Other than that, I look back, and now I have an anthology of writing from 1952 to the present day, and I’m very surprised by how I was not too foolish. That’s all I can say. I’m not ashamed about things I wrote in 1954. I’m not ashamed of A Womans Place. It’s a bit outdated, though after sixty years, you have a right to be outdated. One the basis of what other people were thinking, I think it’s a pretty decent document.

Do you have any advice for young campaigners now?

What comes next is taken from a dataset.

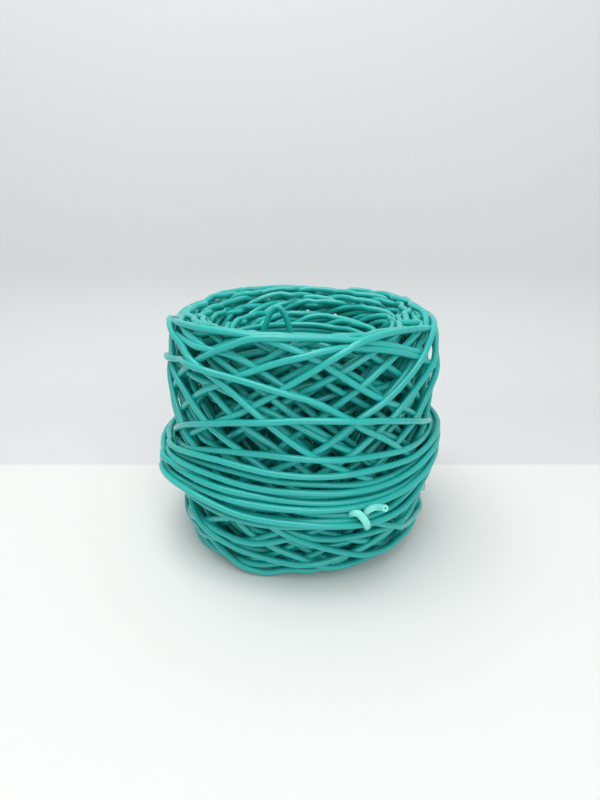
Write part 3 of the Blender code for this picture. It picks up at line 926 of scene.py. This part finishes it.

As far as campaigning goes, there are two things people should do. They should discuss what is happening in their own lives. Other people can help you with that, you have to do it collectively. And you have to find out what a lot of women are thinking and doing. I think that one mistake that movements make is that people say very foolish things, who are very clever, but you have to look at what they are actually doing, and what their lives are actually like, because sometimes people say things because they cannot face the horrendous truth of their own lives, because they can’t do anything about it. And it’s kind of suicidal to think that you are tired beyond belief, and you have no prospect of rest.

If you are a campaigner, you have to speak to the wisdom which is behind the façade that you must build in order to survive. Then you have to do something, you can’t just sit there and discuss, and you can’t speak in the abstractions that you learn in school, so nobody knows what your talking about. You have to find out how to talk again when you leave university. I think that is a good way begin.